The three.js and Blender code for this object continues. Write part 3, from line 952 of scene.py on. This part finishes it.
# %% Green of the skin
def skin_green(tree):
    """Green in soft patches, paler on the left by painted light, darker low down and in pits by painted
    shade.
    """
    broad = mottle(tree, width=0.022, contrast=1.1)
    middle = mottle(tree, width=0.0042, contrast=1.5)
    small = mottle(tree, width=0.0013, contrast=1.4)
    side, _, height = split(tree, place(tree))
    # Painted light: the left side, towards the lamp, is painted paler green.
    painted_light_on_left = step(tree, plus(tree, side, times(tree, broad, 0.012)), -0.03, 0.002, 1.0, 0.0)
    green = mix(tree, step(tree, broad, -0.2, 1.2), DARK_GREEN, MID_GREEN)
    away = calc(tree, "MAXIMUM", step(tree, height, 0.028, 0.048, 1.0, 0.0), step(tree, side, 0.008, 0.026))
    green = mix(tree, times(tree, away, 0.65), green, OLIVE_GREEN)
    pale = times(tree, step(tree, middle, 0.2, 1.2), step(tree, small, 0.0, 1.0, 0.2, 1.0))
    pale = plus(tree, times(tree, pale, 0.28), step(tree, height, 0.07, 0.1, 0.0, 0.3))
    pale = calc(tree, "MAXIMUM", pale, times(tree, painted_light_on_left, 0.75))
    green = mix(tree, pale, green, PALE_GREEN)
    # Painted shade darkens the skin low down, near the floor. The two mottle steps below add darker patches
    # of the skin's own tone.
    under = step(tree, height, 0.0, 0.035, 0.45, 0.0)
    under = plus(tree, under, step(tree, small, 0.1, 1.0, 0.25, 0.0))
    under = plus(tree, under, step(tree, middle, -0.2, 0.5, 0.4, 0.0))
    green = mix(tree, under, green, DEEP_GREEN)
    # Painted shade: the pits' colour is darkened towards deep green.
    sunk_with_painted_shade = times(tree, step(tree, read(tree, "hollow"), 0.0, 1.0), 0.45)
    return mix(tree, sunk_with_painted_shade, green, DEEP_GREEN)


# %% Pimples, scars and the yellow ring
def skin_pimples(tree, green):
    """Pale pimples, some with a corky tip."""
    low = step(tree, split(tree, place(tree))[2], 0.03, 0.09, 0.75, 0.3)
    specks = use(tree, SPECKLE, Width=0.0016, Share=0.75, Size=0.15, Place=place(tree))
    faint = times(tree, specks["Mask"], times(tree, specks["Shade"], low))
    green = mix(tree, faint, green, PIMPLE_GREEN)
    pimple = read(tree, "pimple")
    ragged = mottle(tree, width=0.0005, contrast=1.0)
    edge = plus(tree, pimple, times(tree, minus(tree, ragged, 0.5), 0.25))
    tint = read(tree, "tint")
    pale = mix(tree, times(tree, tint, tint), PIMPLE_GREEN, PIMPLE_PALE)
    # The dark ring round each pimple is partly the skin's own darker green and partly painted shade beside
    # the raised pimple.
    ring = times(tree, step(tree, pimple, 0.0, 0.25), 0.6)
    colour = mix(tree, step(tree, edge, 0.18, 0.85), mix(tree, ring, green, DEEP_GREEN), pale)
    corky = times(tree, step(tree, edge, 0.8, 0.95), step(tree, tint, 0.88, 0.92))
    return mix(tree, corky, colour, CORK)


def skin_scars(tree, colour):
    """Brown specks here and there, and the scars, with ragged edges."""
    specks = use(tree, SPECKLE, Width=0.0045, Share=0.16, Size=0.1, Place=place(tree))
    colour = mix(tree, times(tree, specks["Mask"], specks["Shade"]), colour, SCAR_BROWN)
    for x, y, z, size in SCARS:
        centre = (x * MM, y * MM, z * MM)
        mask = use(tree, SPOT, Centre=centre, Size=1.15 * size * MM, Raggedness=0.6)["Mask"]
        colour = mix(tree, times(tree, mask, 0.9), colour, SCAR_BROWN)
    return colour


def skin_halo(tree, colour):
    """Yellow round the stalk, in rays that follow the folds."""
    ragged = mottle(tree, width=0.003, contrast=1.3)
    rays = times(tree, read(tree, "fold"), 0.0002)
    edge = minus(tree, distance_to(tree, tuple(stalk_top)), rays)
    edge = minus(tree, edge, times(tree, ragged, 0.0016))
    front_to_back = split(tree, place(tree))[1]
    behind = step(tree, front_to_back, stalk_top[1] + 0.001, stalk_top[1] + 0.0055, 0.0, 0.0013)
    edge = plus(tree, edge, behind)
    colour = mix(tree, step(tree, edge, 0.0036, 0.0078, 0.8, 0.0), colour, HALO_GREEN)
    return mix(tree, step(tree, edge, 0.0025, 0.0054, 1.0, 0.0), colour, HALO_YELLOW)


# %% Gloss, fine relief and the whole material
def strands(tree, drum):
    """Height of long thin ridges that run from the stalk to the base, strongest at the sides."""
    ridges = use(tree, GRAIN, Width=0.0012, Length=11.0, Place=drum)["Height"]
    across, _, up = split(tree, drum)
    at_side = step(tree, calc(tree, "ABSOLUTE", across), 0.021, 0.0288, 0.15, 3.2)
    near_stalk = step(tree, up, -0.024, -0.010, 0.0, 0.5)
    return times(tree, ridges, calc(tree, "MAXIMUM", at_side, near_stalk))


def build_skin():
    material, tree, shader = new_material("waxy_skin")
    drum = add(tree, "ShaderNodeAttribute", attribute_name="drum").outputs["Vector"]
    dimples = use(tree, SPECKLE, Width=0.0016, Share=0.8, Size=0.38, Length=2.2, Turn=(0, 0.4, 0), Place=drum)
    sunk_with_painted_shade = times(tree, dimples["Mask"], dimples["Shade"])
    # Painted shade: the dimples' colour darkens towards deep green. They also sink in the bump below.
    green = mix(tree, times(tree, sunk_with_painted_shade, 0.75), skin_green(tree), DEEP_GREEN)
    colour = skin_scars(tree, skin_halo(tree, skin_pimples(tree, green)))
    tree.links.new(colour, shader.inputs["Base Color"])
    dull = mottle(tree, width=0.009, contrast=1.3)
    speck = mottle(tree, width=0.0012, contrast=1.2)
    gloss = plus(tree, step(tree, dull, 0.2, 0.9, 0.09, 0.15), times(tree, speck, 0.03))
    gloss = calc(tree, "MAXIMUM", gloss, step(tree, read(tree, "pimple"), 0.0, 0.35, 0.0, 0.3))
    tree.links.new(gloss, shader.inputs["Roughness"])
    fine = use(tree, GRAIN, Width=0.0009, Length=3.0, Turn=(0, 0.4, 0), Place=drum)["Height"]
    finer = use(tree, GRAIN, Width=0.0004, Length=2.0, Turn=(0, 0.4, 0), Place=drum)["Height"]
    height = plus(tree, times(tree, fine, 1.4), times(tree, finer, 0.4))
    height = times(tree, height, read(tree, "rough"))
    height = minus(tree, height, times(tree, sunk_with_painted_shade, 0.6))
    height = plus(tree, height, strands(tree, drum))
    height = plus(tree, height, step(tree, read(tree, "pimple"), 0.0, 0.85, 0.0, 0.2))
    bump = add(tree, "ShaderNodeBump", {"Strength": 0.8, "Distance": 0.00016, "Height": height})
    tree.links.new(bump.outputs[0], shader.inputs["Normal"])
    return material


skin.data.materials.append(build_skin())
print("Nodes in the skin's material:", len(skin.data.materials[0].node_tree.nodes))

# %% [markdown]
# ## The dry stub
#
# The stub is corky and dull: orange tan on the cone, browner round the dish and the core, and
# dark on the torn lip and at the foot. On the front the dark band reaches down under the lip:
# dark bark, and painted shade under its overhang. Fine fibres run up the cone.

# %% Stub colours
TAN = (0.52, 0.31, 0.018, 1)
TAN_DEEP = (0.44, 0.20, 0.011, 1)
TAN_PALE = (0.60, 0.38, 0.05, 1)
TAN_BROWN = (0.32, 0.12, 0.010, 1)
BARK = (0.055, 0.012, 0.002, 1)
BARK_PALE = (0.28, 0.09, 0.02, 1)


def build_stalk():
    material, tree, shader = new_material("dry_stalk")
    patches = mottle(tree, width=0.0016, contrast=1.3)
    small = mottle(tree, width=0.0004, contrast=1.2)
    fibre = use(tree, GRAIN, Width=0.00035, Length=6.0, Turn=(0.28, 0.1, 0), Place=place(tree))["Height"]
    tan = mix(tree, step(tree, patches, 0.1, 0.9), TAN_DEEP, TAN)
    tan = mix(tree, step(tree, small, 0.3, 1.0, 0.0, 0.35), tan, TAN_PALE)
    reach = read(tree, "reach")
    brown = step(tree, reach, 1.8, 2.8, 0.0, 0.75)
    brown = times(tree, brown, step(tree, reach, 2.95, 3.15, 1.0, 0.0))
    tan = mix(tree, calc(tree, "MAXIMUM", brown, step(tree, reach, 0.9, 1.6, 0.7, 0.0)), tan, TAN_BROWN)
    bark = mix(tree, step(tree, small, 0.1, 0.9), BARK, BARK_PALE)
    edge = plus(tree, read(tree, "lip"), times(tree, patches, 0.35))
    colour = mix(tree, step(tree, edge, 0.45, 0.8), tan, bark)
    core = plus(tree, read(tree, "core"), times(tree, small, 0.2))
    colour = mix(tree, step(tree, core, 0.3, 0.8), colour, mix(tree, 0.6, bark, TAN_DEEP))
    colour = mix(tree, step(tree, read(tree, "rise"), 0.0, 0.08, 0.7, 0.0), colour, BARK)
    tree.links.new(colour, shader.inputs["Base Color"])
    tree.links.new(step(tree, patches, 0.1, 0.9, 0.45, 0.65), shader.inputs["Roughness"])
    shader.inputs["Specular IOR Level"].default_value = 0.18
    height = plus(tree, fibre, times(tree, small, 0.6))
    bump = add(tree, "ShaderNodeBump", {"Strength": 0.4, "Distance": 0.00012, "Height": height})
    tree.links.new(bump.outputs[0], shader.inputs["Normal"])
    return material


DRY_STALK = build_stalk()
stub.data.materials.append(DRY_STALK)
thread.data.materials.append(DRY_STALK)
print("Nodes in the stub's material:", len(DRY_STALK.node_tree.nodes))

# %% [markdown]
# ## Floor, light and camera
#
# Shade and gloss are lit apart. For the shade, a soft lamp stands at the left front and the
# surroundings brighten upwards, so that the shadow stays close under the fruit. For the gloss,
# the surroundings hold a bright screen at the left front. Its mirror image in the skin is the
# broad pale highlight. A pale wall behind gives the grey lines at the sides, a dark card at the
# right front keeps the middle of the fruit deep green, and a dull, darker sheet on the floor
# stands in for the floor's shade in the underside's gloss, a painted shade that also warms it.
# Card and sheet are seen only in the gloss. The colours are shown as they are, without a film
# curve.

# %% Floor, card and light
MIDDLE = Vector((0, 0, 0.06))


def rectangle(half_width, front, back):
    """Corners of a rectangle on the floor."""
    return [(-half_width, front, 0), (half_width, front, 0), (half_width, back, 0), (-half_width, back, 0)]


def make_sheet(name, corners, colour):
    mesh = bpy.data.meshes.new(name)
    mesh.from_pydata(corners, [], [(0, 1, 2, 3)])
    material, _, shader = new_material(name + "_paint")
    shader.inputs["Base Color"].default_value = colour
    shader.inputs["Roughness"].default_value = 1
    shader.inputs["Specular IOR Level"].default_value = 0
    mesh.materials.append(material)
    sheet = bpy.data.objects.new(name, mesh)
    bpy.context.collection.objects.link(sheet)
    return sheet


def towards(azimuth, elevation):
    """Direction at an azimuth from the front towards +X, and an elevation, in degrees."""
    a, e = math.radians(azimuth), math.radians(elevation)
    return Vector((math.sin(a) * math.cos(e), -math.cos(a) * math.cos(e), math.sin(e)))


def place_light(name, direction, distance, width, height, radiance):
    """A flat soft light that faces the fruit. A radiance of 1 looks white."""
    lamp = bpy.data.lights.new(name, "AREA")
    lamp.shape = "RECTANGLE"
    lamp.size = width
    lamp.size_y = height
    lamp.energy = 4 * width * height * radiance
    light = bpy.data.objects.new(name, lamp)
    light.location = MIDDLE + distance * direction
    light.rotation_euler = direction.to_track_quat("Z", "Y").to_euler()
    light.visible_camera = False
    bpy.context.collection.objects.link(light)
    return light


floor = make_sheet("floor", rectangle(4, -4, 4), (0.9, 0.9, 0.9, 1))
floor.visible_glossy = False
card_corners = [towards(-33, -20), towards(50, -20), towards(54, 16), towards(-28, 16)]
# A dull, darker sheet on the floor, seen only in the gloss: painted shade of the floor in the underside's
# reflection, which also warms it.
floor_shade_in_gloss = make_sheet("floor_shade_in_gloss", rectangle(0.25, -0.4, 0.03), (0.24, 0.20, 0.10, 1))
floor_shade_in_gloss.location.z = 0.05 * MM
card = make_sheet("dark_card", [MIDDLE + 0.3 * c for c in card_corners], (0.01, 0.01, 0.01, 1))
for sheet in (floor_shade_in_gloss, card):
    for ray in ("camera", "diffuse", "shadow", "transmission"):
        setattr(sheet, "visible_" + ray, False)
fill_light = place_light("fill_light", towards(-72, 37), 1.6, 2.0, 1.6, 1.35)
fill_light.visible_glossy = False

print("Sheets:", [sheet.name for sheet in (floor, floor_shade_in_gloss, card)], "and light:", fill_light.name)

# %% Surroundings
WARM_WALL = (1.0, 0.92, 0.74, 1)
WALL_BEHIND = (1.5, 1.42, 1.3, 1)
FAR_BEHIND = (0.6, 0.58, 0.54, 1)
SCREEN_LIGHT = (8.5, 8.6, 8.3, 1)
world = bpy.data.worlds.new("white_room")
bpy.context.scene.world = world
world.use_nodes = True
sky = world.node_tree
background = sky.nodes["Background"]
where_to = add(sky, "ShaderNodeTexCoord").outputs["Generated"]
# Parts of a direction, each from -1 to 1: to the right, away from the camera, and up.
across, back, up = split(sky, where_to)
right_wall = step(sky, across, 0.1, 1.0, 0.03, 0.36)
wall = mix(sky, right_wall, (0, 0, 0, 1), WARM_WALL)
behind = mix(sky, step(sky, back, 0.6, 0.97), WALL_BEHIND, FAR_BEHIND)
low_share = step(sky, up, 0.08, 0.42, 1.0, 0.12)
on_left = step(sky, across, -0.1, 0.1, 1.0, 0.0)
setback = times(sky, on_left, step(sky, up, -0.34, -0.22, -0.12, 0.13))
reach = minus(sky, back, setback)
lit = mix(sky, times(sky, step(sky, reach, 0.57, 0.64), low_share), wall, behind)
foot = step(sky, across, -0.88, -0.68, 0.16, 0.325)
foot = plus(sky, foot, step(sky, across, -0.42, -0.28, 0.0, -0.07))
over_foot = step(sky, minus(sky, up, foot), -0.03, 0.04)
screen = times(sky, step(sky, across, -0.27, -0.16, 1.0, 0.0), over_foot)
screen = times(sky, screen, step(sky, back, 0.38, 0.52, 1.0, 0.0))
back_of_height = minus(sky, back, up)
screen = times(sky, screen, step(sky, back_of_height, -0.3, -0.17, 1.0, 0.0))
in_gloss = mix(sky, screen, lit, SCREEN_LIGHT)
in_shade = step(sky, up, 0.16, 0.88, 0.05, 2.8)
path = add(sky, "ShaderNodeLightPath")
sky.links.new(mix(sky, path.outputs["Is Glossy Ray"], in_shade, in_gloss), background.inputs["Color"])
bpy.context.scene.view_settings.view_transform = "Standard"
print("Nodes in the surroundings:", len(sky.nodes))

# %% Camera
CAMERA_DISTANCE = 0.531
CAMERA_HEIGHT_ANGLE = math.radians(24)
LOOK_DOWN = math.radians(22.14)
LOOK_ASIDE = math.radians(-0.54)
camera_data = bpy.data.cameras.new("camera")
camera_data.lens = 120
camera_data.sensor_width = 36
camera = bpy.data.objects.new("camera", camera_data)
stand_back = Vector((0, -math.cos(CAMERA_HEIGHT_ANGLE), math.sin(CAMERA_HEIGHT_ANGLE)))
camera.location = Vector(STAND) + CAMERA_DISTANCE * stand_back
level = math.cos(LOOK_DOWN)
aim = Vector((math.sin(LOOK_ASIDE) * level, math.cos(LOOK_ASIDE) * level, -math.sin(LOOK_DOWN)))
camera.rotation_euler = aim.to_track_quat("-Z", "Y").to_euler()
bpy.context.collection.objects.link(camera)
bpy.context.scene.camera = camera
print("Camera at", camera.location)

_ _ _

Find the string "scene" in the listing and return every line that holds it.

The three.js and Blender code for this object continues. Write part 3, from line 952 of scene.py on. This part finishes it.
bpy.context.scene.world = world
bpy.context.scene.view_settings.view_transform = "Standard"
bpy.context.scene.camera = camera